Corn Mill, Kilnap, Co. Cork

On the southern slope of Kilnap Glen, a roofless red sandstone shell carries a date stone reading 1871 on its east wall, and the Ordnance Survey map of 1902 already noted it as disused.

By then, Shaw's flour mills had passed through two distinct phases of industrial life and were on the cusp of a third, having been taken over as a sculpture works shortly after the turn of the century. The building that stands today is a two-storey structure with rusticated limestone quoins, six bays along its north elevation, and camber-headed brick arches over the window openings. The west wall is gone entirely, removed when a later addition was built against it.

Shaw's mills were established here in the 1830s, making use of the glen's water supply.

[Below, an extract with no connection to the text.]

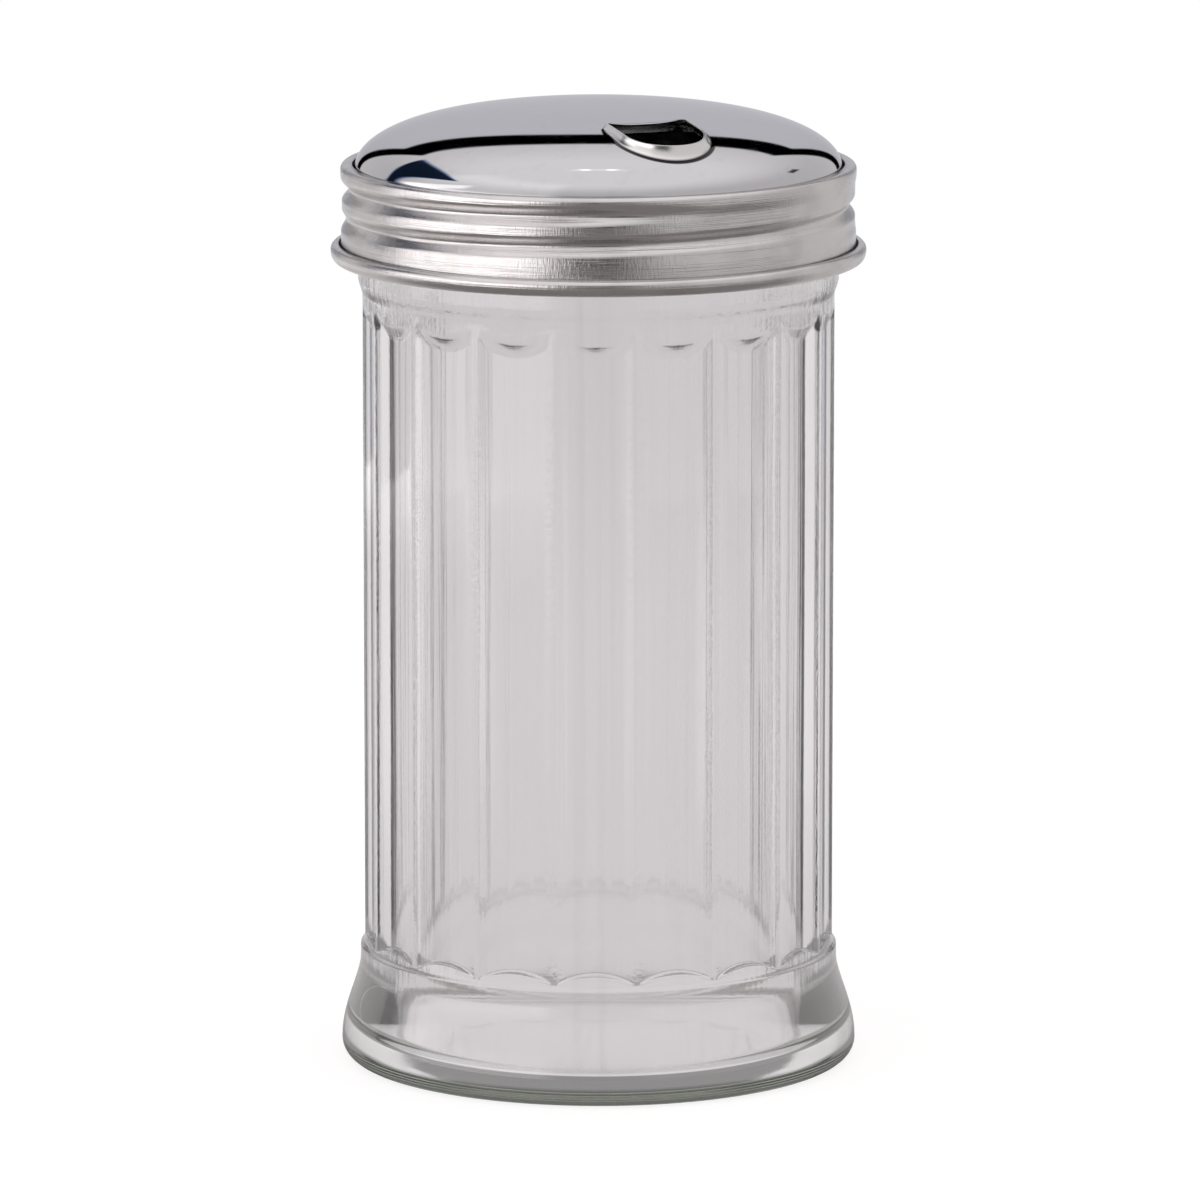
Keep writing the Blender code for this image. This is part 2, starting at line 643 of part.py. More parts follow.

By the 1860s, two water wheels were in operation, though no trace of their pits survives. The present structure dates from 1871, and the machinery that once filled it reflects a late Victorian industrial confidence in combining power sources. A narrow yard on the east face contains an earth-filled pit that most likely housed a Pelton wheel turbine, a type of impulse turbine driven by a high-pressure jet of water, fed via a cylindrical vertical duct and an iron water tank supplied through a brick-lined headrace. Alongside this water-driven system, a cross-compound steam engine once operated to the south, its flywheel driving an eccentric rod that powered a stone saw; a second steam engine and saw occupy a one-storey gabled structure to the east. The flue from the boiler appears to have run underground at an angle to an octagonal brick chimney, about ten metres tall, that stood on the hilltop roughly fifty metres to the south. The mill pond to the east was substantially enlarged during the same late nineteenth-century rebuilding. Presiding over the eastern edge of the site is a massive rusticated stone railway viaduct, constructed around 1849, which predates the rebuilt mill and gives the whole complex an unexpectedly monumental backdrop.

The interior is now filled with rubble, and the wall of an earlier structure, oriented east to west, still revets the hillside to the south. The site layers three or four generations of industrial thinking into a compact space, from water wheels to turbines to steam, with the ghost of a hilltop chimney somewhere above.